The impressive thing about this is the scale of the operation. Each one of the events above would host 50-100 children and each time Action Aid collect messages in the Nebbi region there are 10-20 events like this. And this is done twice a year. I arrived in Nebbi just as the process to collect the second batch of letters for 2016 was started. It begun by a big meeting in Nebbi where all the field workers were invited (around 30 people). This meeting lasted for a full day. The message collection events where planned and potential challenges and mistakes in the process were discussed. For example, it is crucial that as many as possible of the sponsored children show up for the events. Any child that doesn’t show up for the event will have to be handled separately. So for each meeting a certain number of mobilizers are engaged. These are people whose only responsibility is to make the children come to the events. They go house to house during the week before the event and invites the children. Moreover, to keep track of the large number of children and their letters you need a database where you keep contact details, information on living conditions etc. At one of the events I helped out in collecting some of that data. Contact details is generally given by the village where the family resides together with the name of the head of the household. The data on the living conditions include the type of house (mud hut with grass thatched roof or brick house with corrugated roof) and any farmland or animals owned by the family as well as proximity to clean water, health care and schools. Moreover, each child has his or her photo taken and to be able to match each profile with the correct photo you write down exactly what the child is wearing on the day of the event. I’m writing about this because I have been sponsoring children myself. I remember enjoying the letters I received but I never realized what a great organizational effort that is behind it. 

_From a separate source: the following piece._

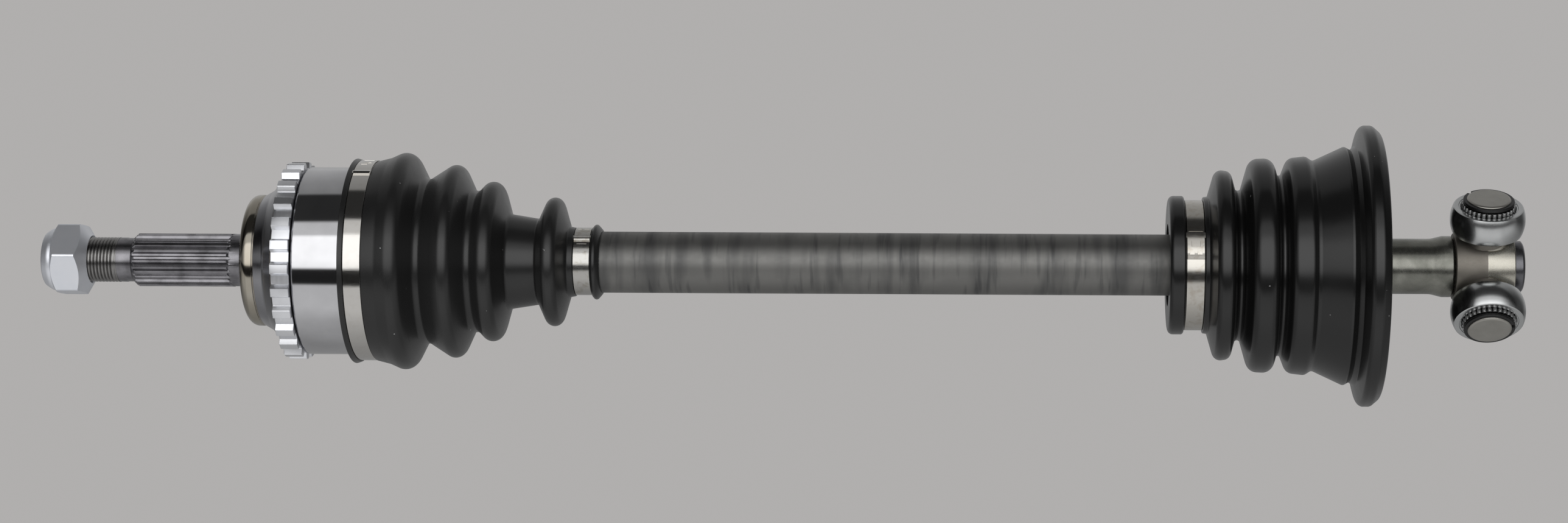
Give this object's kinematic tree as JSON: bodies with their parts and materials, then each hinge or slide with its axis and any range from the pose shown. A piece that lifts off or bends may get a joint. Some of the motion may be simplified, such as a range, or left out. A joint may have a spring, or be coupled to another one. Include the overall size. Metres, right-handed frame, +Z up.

The car is loaded up with soda to keep the blood sugar of the kids at the right level.

Working on her message.

Carol, assisting with glue, stickers and glitter

Kids queuing up at a field worker to get help with their messages

A finished message...

...with field worker's comment.

Apart from the organizational challenge, the child sponsorship format has another challenge. It has to do with the way Action Aid work. Action Aid started as child sponsorship organization. Its initial focus was to provide education. This was in 1972. Since then the world, and Action Aid, has changed. For example, primary school education is free in Uganda since 1997. But, although this has made enrollment into primary school drastically increase, problems around education persist. Still, a lot of kids don’t go to school. The reasons are many. Kids skip school to work or take care of their younger siblings while their parents work. Some kids get married before they finish school and drops out because of that. Moreover, there is a problem with the quality of schools. The classes are big. Up to 100 students in a class room. And the supply of teachers is often short. Thus, supporting education calls for other measures than just providing school fees. First of all, it is important to make people (parents and community leaders) understand the importance of education. Carol formulated it in a good way. She said that you need to make people understand that giving your children an education is not expensive. It is a lot more expensive if you don’t give your children an education because then you need to give them farm land and animals. Moreover, there is a need to teach parents and children how to demand their educational rights. If teachers don’t show up for school, then the parents should know how to talk to the school principal about this. If the school don’t have adequate housing, then the community needs to know how to demand it from the government. And this is reflected in the work that Action Aid does. They are moving away from actually providing stuff for people. Instead they try to teach people how to either provide it for themselves or demand it from their government. They have projects with the objective to teach people about their rights and how to ensure they are not violated, how to campaign for things and how to expose leaders that doesn’t do their job. 

Now, it is not entirely clear how to combine this approach with the child sponsorship model. It is in the nature of the projects above that they should not be aimed at one person. They should be aimed at the whole community. So the way it is now the main bulk of the money the sponsors provide doesn’t go to the child and its family. Instead it goes to various empowerment and education projects that benefit the whole village or the whole community of the child. The sponsors are well aware of this but it does sometimes provide a challenge when it comes to the sponsored children’s families. They might expect to receive concrete things, like money or animals but instead they can only benefit from projects aimed at the whole community. It is not obvious how to explain the advantage of this approach to the children's families. And it might also be difficult to explain why their child in particular should be the one communicating with the sponsor when the money is used for things that benefit the whole community.